The exercise:
Pull out each line of the records holding the string "three".

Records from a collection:

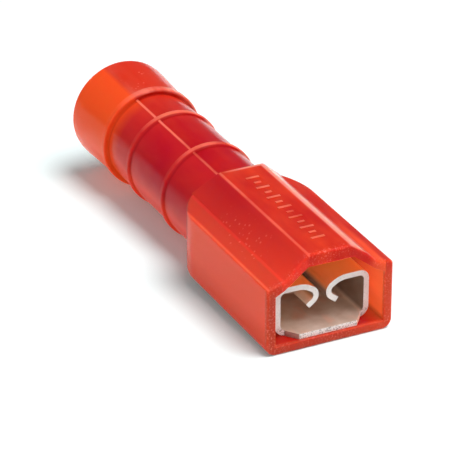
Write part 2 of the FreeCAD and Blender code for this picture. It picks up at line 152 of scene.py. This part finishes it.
nylon = {
    "deepRed": (0.46, 0.003, 0.012, 1),
    "warmRed": (0.72, 0.048, 0.016, 1),
    "slopeRed": (0.84, 0.058, 0.028, 1),
    "crimson": (0.56, 0.014, 0.020, 1),
    # painted shade for the strip by the shoulder
    "stripRed": (0.50, 0.050, 0.026, 1),
    "sideRed": (0.78, 0.050, 0.012, 1),
    # painted light: the bell's near side is orange and its far side red
    "bellOrange": (0.60, 0.046, 0.010, 1),
    "bellRed": (0.64, 0.028, 0.010, 1),
    "rimRed": (0.46, 0.050, 0.026, 1),
    # painted shade: the red used on the pocket's floor, in front of the rings and towards the foot
    # of the near side
    "shadeRed": (0.36, 0.003, 0.004, 1),
    "edgePink": (1.0, 0.24, 0.15, 1),
    "palePink": (1.0, 0.38, 0.29, 1),
    # light that the translucent walls let through
    "sideGlow": (0.16, 0.014, 0.002, 1),
    "lowGlow": (0.25, 0.020, 0.004, 1),
    "leftGlow": (0.07, 0.003, 0.006, 1),
    "bellGlow": (0.33, 0.036, 0.005, 1),
    "wallGlow": (0.48, 0.095, 0.022, 1),
    # the body's regions
    "axis": 3.05 * mm,
    "ridgeAngle": math.radians(109.5),
    "gripRadius": 2.72 * mm,
    "bell": (7.3 * mm, 8.86 * mm),
    "bellSide": (-0.05 * mm, 0.2 * mm),
    "bellShell": (2.5 * mm, 2.6 * mm),
    "box": (-1.6 * mm, -2.4 * mm),
    "panelHalf": 1.27 * mm,
    "slopeFall": 0.676,
    "outerRoof": (6.04 * mm, 6.14 * mm),
    "slope": (1.2 * mm, 1.4 * mm),
    "strip": (2.70 * mm, 2.82 * mm),
    "side": (3.42 * mm, 3.56 * mm),
    "rim": (-12.60 * mm, -12.78 * mm),
    "rimTop": (5.2 * mm, 4.0 * mm),
    # how the red drifts
    "flowSize": 1.3 * mm,
    "flowDetail": 3.0,
    "flowStretch": (1, 3, 1),
    "warmPatches": (0.35, 0.75),
    "gripPatches": 0.3,
    "boxPatches": 0.4,
    "boxWarmth": 0.3,
    "nearBell": (4.5 * mm, 8.0 * mm),
    "nearBellWarmth": 0.3,
    "slopeToSide": (1.6 * mm, 3.3 * mm),
    "slopeToMouth": (-5.0 * mm, -12.5 * mm),
    "slopeShare": 0.6,
    "slopePatches": (0.1, 0.4),
    "stripShare": 0.55,
    # painted shade towards the foot of the near side
    "sideFoot": (2.6 * mm, 0.9 * mm),
    "sideFootShare": 0.45,
    # painted highlights on edges: each ridge is across, up and reach
    "ridges": ((1.27 * mm, 6.21 * mm, 0.10 * mm), (3.52 * mm, 4.72 * mm, 0.08 * mm)),
    "ridgeCore": 0.35,
    "ridgeShare": 0.7,
    "seam": (0.09 * mm, 0.036 * mm),
    "seamRise": (3.55 * mm, 4.05 * mm),
    "seamFront": (-2.6 * mm, -2.3 * mm),
    "seamSkin": (0.08 * mm, 0.02 * mm),
    "seamPatches": (0.3, 0.6),
    "bellBand": (-1.0 * mm, -0.1 * mm),
    "bellBandFront": (8.5 * mm, 8.9 * mm),
    "bellBandShare": 0.35,
    "marks": (6.25 * mm, 6.27 * mm),
    "marksRear": (-2.0 * mm, -2.2 * mm),
    "marksShare": 0.8,
    "edgePatches": (0.2, 0.5),
    "edgeShare": 0.7,
    # the two rings and the bell's lip: place of the front and radius
    "rings": ((1.15 * mm, 2.85 * mm), (5.55 * mm, 2.85 * mm), (8.5 * mm, 3.0 * mm)),
    "ringWidth": 0.45 * mm,
    "ringFade": (0.27 * mm, 0.135 * mm),
    "ringSkin": (-0.08 * mm, -0.02 * mm),
    "ringLit": (1.2 * mm, -0.4 * mm),
    "ringLitShare": 0.75,
    "ringShare": 0.12,
    # painted shade just in front of each ring
    "footSetback": 0.06 * mm,
    "footFade": (0.16 * mm, 0.03 * mm),
    "footSkin": (0.0, -0.06 * mm),
    "footShare": 0.75,
    # soft highlights on the far slope, the panel's rear edge, the grip and the lip
    "bandLeft": (1.02 * mm, 1.14 * mm),
    "bandRight": (2.3 * mm, 1.9 * mm),
    "bandRear": (-2.4 * mm, -2.6 * mm),
    "rearEdge": -2.75 * mm,
    "rearEdgeFade": (0.16 * mm, 0.06 * mm),
    "rearEdgeRise": (6.12 * mm, 6.18 * mm),
    "rearEdgeSide": (-1.2 * mm, 0.2 * mm),
    "streakAngle": math.radians(50),
    "streak": (0.5 * mm, 0.1 * mm),
    "streakSide": (0.5 * mm, 0.8 * mm),
    "streakFront": (-2.2 * mm, -1.8 * mm),
    "streakPatches": (0.3, 0.55),
    "streakShare": 0.8,
    "lip": 8.7 * mm,
    "lipFade": (0.5 * mm, 0.2 * mm),
    "lipLit": (0.3 * mm, -0.6 * mm),
    "lipSkin": (0.1 * mm, 0.2 * mm),
    "lipPatches": (0.25, 0.55),
    "lipShare": 0.5,
    "paleShare": 0.75,
    # fine grain on the mouth's rim
    "grainSize": 0.10 * mm,
    "grain": (0.54, 0.68),
    "grainEnd": (-12.45 * mm, -12.85 * mm),
    "grainPatches": (0.3, 0.6),
    "grainShare": 0.36,
    # clusters of pale flecks
    "speckSpacing": 0.30 * mm,
    "speckCore": (0.26, 0.14),
    "clusterSize": 1.6 * mm,
    "clusterDetail": 1.0,
    "clusters": (0.50, 0.58),
    "speckSide": (1.6 * mm, 1.9 * mm),
    "speckFront": (-10.4 * mm, -9.8 * mm),
    "speckRear": (-5.2 * mm, -6.0 * mm),
    "speckBell": (2.9 * mm, 2.95 * mm),
    "speckShare": 0.26,
    "speckRough": 0.2,
    "speckHeight": 2.0,
    # inside the mouth
    "wallInside": (3.16 * mm, 3.14 * mm),
    "floorInside": (0.95 * mm, 1.0 * mm),
    "nearMouth": (-7.9 * mm, -12.9 * mm),
    # painted shade on the pocket's floor
    "pocketShade": (1.7 * mm, 1.5 * mm),
    "pocketShare": 0.8,
    "litSide": (2.2 * mm, 3.1 * mm),
    "litRise": (1.1 * mm, 1.7 * mm),
    # where the grip and the rim glow
    "low": (4.25 * mm, 2.45 * mm),
    "lowFront": (-2.4 * mm, -1.6 * mm),
    "lowSide": (0.2 * mm, 1.2 * mm),
    "shadedRise": (2.65 * mm, 3.65 * mm),
    "shadedFront": (-2.2 * mm, -1.8 * mm),
    "rimSide": (0.5 * mm, 3.4 * mm),
    # the surface
    "roughness": 0.15,
    "flowRough": 0.08,
    "refraction": 1.53,
    "gloss": 0.09,
    "glossTint": (1.0, 0.6, 0.5, 1),
    "bleed": (1.0, 0.12, 0.05),
    "bleedReach": 0.6 * mm,
    "sheenSize": 0.3 * mm,
    "sheenDepth": 0.0016 * mm,
}


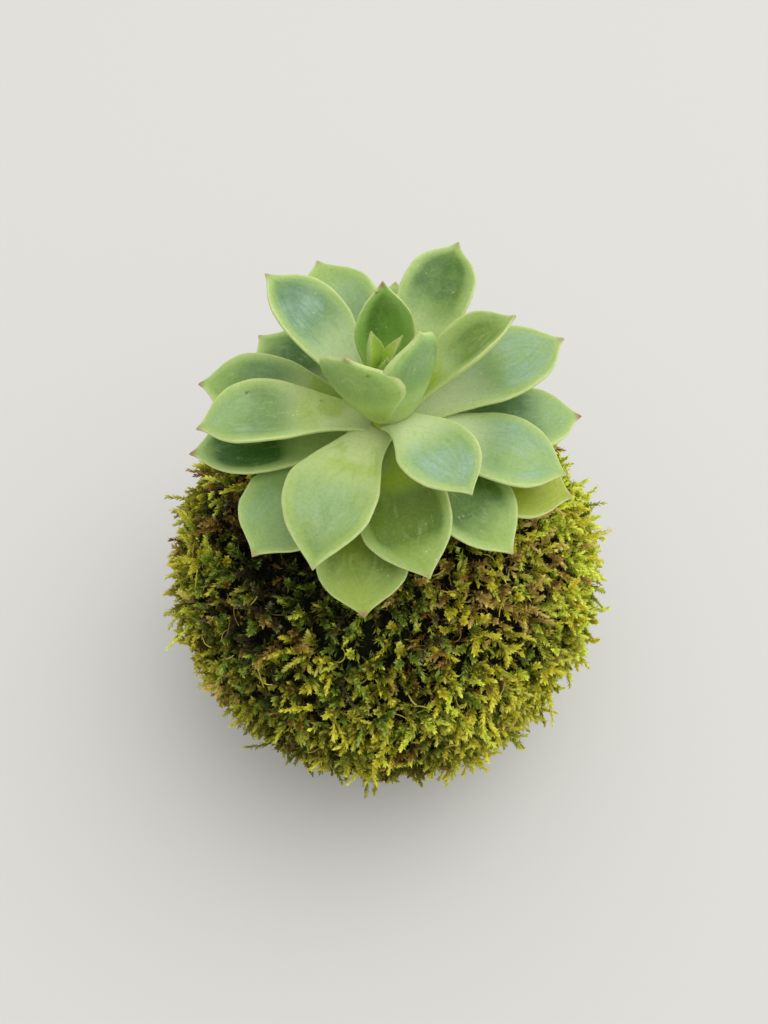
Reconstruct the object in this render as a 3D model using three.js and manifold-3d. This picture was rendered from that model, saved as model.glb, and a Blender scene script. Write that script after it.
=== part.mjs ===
// Kokedama moss ball plant: a soil ball wrapped in moss with a succulent rosette on a short stem.
// Millimetres, +Z up. The origin is the centre of the flat spot on which the ball rests.
import * as THREE from 'three';
import { mergeVertices } from 'three/addons/utils/BufferGeometryUtils.js';
import Module from 'manifold-3d';

const wasm = await Module();
wasm.setup();

// Driving dimensions
const CLEARANCE = 0.3;
const BALL_RADIUS = 60;
const BALL_HALF_HEIGHT = 55;
const BALL_CENTRE_Z = 52;
const MOSS_THICKNESS = 6.7;
const MOSS_LOFT = 3;
const TUFT_HEIGHT = 3.6;
const TUFT_SHARE = 0.45;
const LOWEST_TUFT = 0.7;
const TUFT_JITTER = 0.4;
const BARE_FOOT_LEVEL = -0.95;
const FULL_TUFT_LEVEL = -0.75;
const VALLEY_HEIGHT = 1.1;
const CLUMP_HEIGHT = 0.8;
const TUFT_DETAIL = 13;
const CORE_DETAIL = 5;
const MOSS_OPENING_RADIUS = 9;
const MOSS_OPENING_FLARE = 1.5;
const ABOVE_BALL = 6;
const SHOOT_COUNT = 100;
const SHOOT_LENGTH = 7.5;
const SHOOT_RADIUS = 1.3;
const SHOOT_FOOT_SINK = 1.6;
const SHOOT_BEND_AT = 0.62;
const SHOOT_BEND = 0.1;
const SHOOT_DROOP = 0.45;
const SHOOT_NARROWING = 0.85;
const LOWEST_SHOOT_LEVEL = -0.72;
const SHOOT_LEVEL_RANGE = 1.5;
const SHORTEST_SHOOT = 0.75;
const SHOOT_LENGTH_RANGE = 0.4;
const STEM_FOOT_Z = 86;
const STEM_FOOT_RADIUS = 2.6;
const STEM_RADIUS = 3.5;
const STEM_TOP_Z = 123.5;
const STEM_SIDES = 16;
const STEM_FOOT_TAPER = 8;
const STEM_CHAMFER = 1;
const ROOT_RADIUS = 3;
const EDGE_THICKNESS = 0.7;
const BODY_AT_ENDS = 0.72;
const BODY_SWELL = 0.28;
const UPPER_SHARE = 0.35;
const LOWER_SHARE = 0.65;
const TIP_THINNING_FROM = 1.02;
const TIP_THINNING_RUN = 0.25;
const CUP_GROWTH = 1.2;
const BUD_BASE_Z = 123.9;
const BUD_THICKNESS = 1.4;

// Half width of a leaf as a share of its greatest half width, from the base to the pointed tip:
// one outline with round shoulders, one that tapers from its middle
const ROUND_OUTLINE = [
  [0, 0.42], [0.12, 0.45], [0.25, 0.54], [0.40, 0.74], [0.54, 0.94], [0.66, 1.0],
  [0.77, 0.94], [0.865, 0.68], [0.92, 0.37], [0.96, 0.15], [1.0, 0],
];
const TAPERED_OUTLINE = [
  [0, 0.42], [0.12, 0.47], [0.25, 0.60], [0.40, 0.83], [0.54, 1.0], [0.66, 0.95],
  [0.77, 0.74], [0.865, 0.44], [0.92, 0.25], [0.96, 0.12], [1.0, 0],
];
// Places along and across a leaf at which its faces are split
const LEAF_ROWS = [0, 0.12, 0.25, 0.38, 0.5, 0.6, 0.7, 0.8, 0.88, 0.935, 0.97];
const LEAF_COLUMNS = [-1, -0.55, 0, 0.55, 1];

// Each leaf: heading about Z, height at the stem, pitch at base and at tip, length, width,
// thickness, cupping, roll about its heading, turn in its own plane (degrees and mm), then its
// taper (0 round shoulders, 1 tapered) and how much wider its left half is
const LEAVES = {
  leaf_01: [48, 112.5, 4, -4, 29, 16, 2.8, 1.5, 0, 0, 0.3, 0],
  leaf_02: [112, 112.5, 4, -4, 30, 16, 2.8, 1.5, 0, 0, 0.3, 0],
  leaf_03: [254, 111.8, 2, -31, 37, 20.4, 2.8, 1.5, 0, 19, 0.1, -0.02],
  leaf_04: [-19, 111, 2, -12, 40, 21, 2.8, 1.5, 0, 6, 0.3, 0],
  leaf_05: [214.5, 113.6, -2, -6, 36.1, 20.8, 2.8, 1.5, 0, 24.5, -0.1, -0.03],
  leaf_06: [138, 114.4, 10, -2, 38, 17, 2.8, 2, 0, 0, 0.3, 0],
  leaf_07: [186.7, 114.4, 6, -6, 40.4, 17.5, 2.8, 2, 0, 0, 0.4, 0],
  leaf_08: [8.2, 115, 7, -9, 41.3, 16.8, 2.8, 1.5, 0, -2.5, 0, -0.12],
  leaf_09: [-46.5, 115.2, 8, -24, 35.8, 18.4, 2.8, 1.5, 0, 0, 0.5, 0.08],
  leaf_10: [87, 115.6, 12, 4, 38.5, 17, 2.8, 2, 0, 0, 0.3, 0],
  leaf_11: [-80, 116.6, 10, -29, 33, 19.6, 2.8, 1.5, 14, 5, 0.75, -0.06],
  leaf_12: [164.5, 117.5, 21, -7, 39.4, 17, 2.8, 2, 0, 9.5, 0, 0],
  leaf_13: [23.5, 118, 20, 6, 40.4, 18.4, 2.8, 2, 0, 0, 0.3, -0.05],
  leaf_14: [-14.6, 118.4, 10, -18, 37.2, 18, 2.8, 1.5, 0, -5, 0.33, -0.06],
  leaf_15: [115, 119.5, 34, 14, 36.8, 18, 2.8, 2.5, 0, 0, 0.15, 0],
  leaf_16: [185, 119.5, 25, -10, 37.6, 16.3, 2.8, 3, 0, 7, 0.1, 0.04],
  leaf_17: [242, 119.8, 18.5, -20.5, 35.9, 19.3, 2.8, 1.5, 0, 13, 0.8, -0.14],
  leaf_18: [67, 121.2, 33, 20, 38.8, 15.8, 2.8, 2.5, 0, -3, 0, -0.05],
  leaf_19: [-52, 122.6, 40, -22, 27, 16.4, 2.8, 1.5, 0, -6, 0.45, -0.13],
  leaf_20: [20, 121.6, 41, 27, 31, 12.4, 2.8, 4, -8, 0, 0.2, -0.1],
  leaf_21: [140.5, 122.2, 50, 18, 35.8, 15, 2.8, 2.5, 0, 0, 0.35, 0],
  leaf_22: [-42, 122.6, 64, 106, 26.6, 16, 2.4, 3, -6, 0, 0.2, 0],
  leaf_23: [240, 123.7, 60, 96, 21.9, 19.5, 2.4, 3, 12, 0, 0.1, 0],
  leaf_24: [95, 122.4, 64, 89, 28.5, 12, 2.4, 3.4, 0, 0, 0.2, 0],
};
const BUD_LEAVES = [
  [152, BUD_BASE_Z, 72, 94, 21.5, 5.6, BUD_THICKNESS, 1.6, 0, 0, 0.8, 0],
  [12, BUD_BASE_Z, 100, 68, 21.5, 4.8, BUD_THICKNESS, 1.4, 0, 0, 0.8, 0],
  [272, BUD_BASE_Z, 82, 96, 17, 5, BUD_THICKNESS, 1.2, 0, 0, 0.8, 0],
  [210, BUD_BASE_Z, 82, 98, 13, 4.5, BUD_THICKNESS, 1.2, 0, 0, 0.8, 0],
  [335, BUD_BASE_Z, 84, 98, 12, 4, BUD_THICKNESS, 1.2, 0, 0, 0.8, 0],
];
const BUD_ROOT_RADIUS = 0.7;
const BUD_HEART = { radius: 2.4, halfHeight: 4, lift: 2, detail: 1 };
const BUD_ROOM = { width: 40, height: 60 };

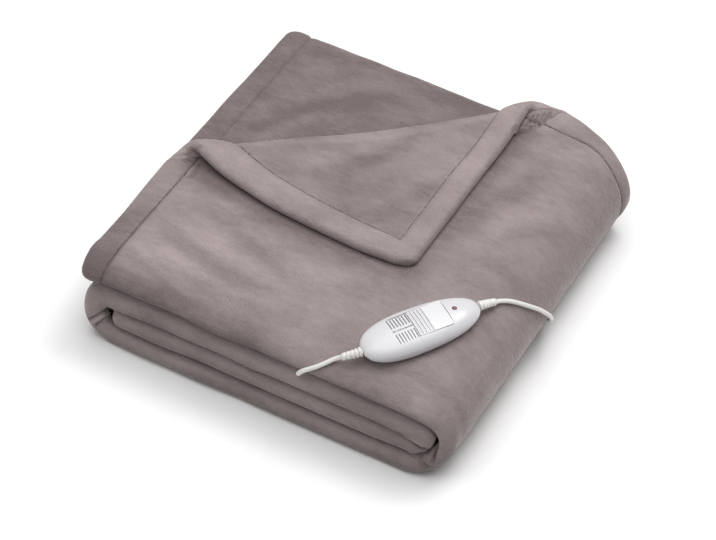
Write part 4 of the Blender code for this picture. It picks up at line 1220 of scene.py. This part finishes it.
@dataclass
class HandSwitch:
    """The slide switch: two shells, the ribbed slide, a scale with digits, and the lens."""

    centre: tuple[float, float] = (0.3715, 0.0940)
    turn: float = math.radians(56.0)
    length: float = 0.1385
    width: float = 0.0550
    height: float = 0.0240
    split: float = 0.0100
    egg: float = 0.10
    square: float = 2.35
    panel_x: tuple[float, float] = (-0.0335, 0.0312)
    panel_width: float = 0.0365
    panel_floor: float = 0.0214
    crown: float = 3.6
    slider_x: tuple[float, float] = (-0.0085, 0.0306)
    slider_width: float = 0.0355
    slider_lift: float = 0.0004
    slider_thick: float = 0.0015
    rib_places: tuple[float, ...] = (-0.0060, -0.0019, 0.0022, 0.0063)
    mark_places: tuple[float, ...] = tuple(-0.0316 + 0.0035 * i for i in range(7))
    mark_reach: tuple[float, float] = (0.0042, 0.0174)
    mark_half_width: float = 0.00055
    lens_x: float = 0.0400
    lens_radius: float = 0.0024
    segments: int = 96
    # The lower shell's outline shares and heights, the upper one's outline shares, and half its end groove.
    lower_levels: tuple[tuple[float, float], ...] = (
        (0.80, 0.0), (0.86, 0.0006), (0.91, 0.0020), (0.955, 0.0042), (0.985, 0.0070), (0.998, 0.0092),
    )
    upper_shares: tuple[float, ...] = (
        1.0, 0.9985, 0.993, 0.985, 0.972, 0.955, 0.93, 0.90, 0.86, 0.81, 0.75, 0.67, 0.58, 0.48, 0.37, 0.25,
        0.12,
    )
    end_arc: tuple[tuple[float, float], ...] = (
        (0.0330, 0.0182), (0.0420, 0.0172), (0.0478, 0.0140), (0.0502, 0.0080), (0.0506, 0.0),
    )

    @property
    def place(self) -> Matrix:
        """From the switch's own frame to the model's."""
        spot = PLAN_SHIFT + Vector((*self.centre, TOP + FACE_GAP))
        return Matrix.Translation(spot) @ Matrix.Rotation(self.turn, 4, "Z")

    def outline(self, share: float) -> list[tuple[float, float]]:
        """The egg-shaped outline.

        Args:
            share: What it is scaled by.

        Returns:
            Its points in plan.
        """
        made = []
        for i in range(self.segments):
            angle = 2 * math.pi * i / self.segments
            c, s = math.cos(angle), math.sin(angle)
            x = math.copysign(abs(c) ** (2 / self.square), c)
            y = math.copysign(abs(s) ** (2 / self.square), s) * (1 - self.egg * x)
            made.append((x * share * self.length / 2, y * share * self.width / 2))
        return made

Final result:
Reconstruct the object in this render as a 3D model using three.js and manifold-3d. This picture was rendered from that model, saved as model.glb, and a Blender scene script. Write that script after it.
import * as THREE from 'three';
import { mergeVertices } from 'three/addons/utils/BufferGeometryUtils.js';